Fani dünyada yaşadığımız sürece sayısız olaylarla karşı karşıya geliyoruz.
Bu olaylardan ne kendimizi soyutlayabiliyoruz ne de tam kabullenebiliyoruz.
Hele olaylar esnasında yaşanılanlara, kimi zaman sessiz kalmayı tercih ediyor, kimi zaman da cılız olsa da sesimiz çıkabiliyor.
Meydana gelen olayları ve olanları sessiz kalıp kalmamakla ilgili, kendi görüş, duygu ve düşüncemizle alakalı olarak, çok çeşitli bahaneler ortaya atabiliyoruz.
Mevcut olanları kabullenmemekle, suçlu veya suçlular bularak, onları sebep gösterebiliyoruz.
Aslında toplumlarda sessiz kalmak veya kalmamak, çok farklı şekillerde algılanabiliyor ve anlaşılabiliyor.
Siz farkında olsanız da, olmasanız da, “ben farklı düşünüyorum onun için sessiz kalıyorum veya kalmıyorum” diyebilirsiniz.
Bu olayların/olanların doğru veya yanlış olduğu anlamına gelmez.
Tamamen bakış açınızla ve yorumlamanızla alakalı olan bir durumdur.
Yer, zaman ve mekanlarla alakalı olarak, görüş ve düşüncelerinizi başkalarına anlatırken veya dinlerken, karşılaşırken; olayı, durumu, sözü savunmayarak karşı çıkar veya savunarak kabullenebilirsiniz.
Bu sizin hür ve özgür iradenizle karar alacağınız/vereceğiniz en doğal ve hakkınızdır.
Bazen kerhen kabullenir veya sessiz kalırsınız.
O zaman da bu sessizliğiniz çoğu kez yanlış anlaşılır ve çevrenizde ki bir çok sevdiğiniz veya sevmediğiniz insanlarla aranız bozulabilir, ilişkileriniz yıpranabilir.

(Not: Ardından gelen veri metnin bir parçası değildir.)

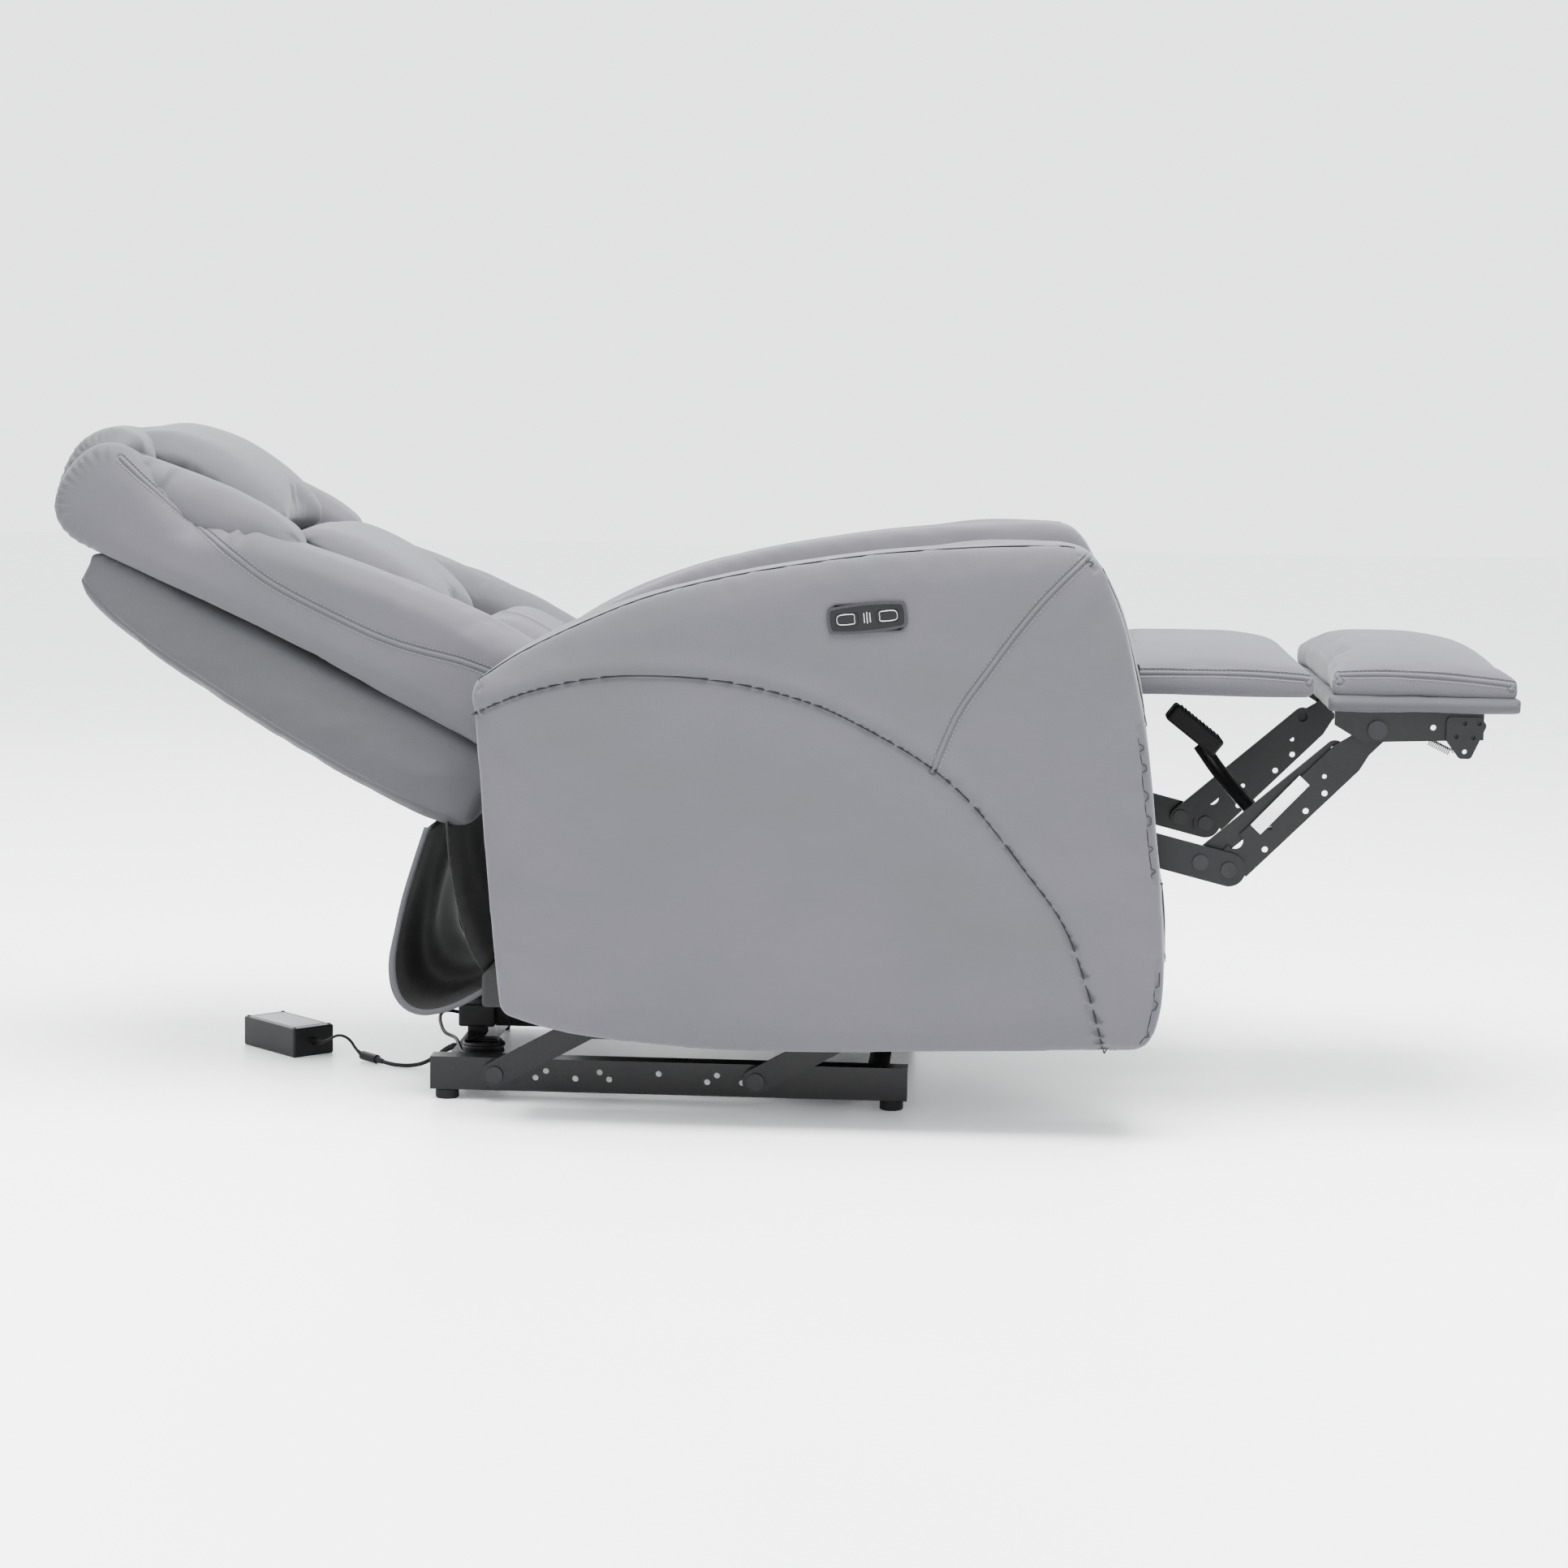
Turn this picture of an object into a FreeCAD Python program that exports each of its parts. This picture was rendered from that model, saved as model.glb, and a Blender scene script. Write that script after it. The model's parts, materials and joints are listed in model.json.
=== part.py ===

Öyle ki bu sessizlik ve kabullenmek, bir kişilik zafiyeti olarak değerlendirilir.
Evet, belki bazen bu bir korkaklık ve acizlik olarak değerlendirilebilir.
Aslında sessizlik, sessiz kalmakta bir bakıma karşı çıkıştır, kabullenmemektir ve en azından seslilik kadar geçerli olabilecek bir eylemdir.
Evet, bazen bir parçası olduğumuz olayların, durumların, konuşmaların karşısında ve yeri geldiğinde sessiz kalmak da en ses çıkarmak kadar etkili olabiliyor.
Bu bilakis acizlik değil, doğal ve haklı bir protestodur, olanlara onay vermediğinizin bir göstergesidir, o kişileri tasvip etmediğinizin bir işaretidir.
Sıkça söylenen bir söz vardır.
Bir kişinin söylemlerine karşı cevap vermemek, ona söylenecek, verilecek en büyük ve en ağır cezadır.
Belki olan biten birçok şeye, katılmayarak, tasvip etmeyerek, eksik, aksak, yanlış bilerek, görerek, sessiz kalırsınız.
Bu sizin sessiz değil aksine büyük bir sesle karşı verdiğinizin ispatıdır.
Tabi bilene, anlayana.
Bilenler bilir, sessizliğe en büyük ses, yine sizsiniz ve sessizliğinizdir.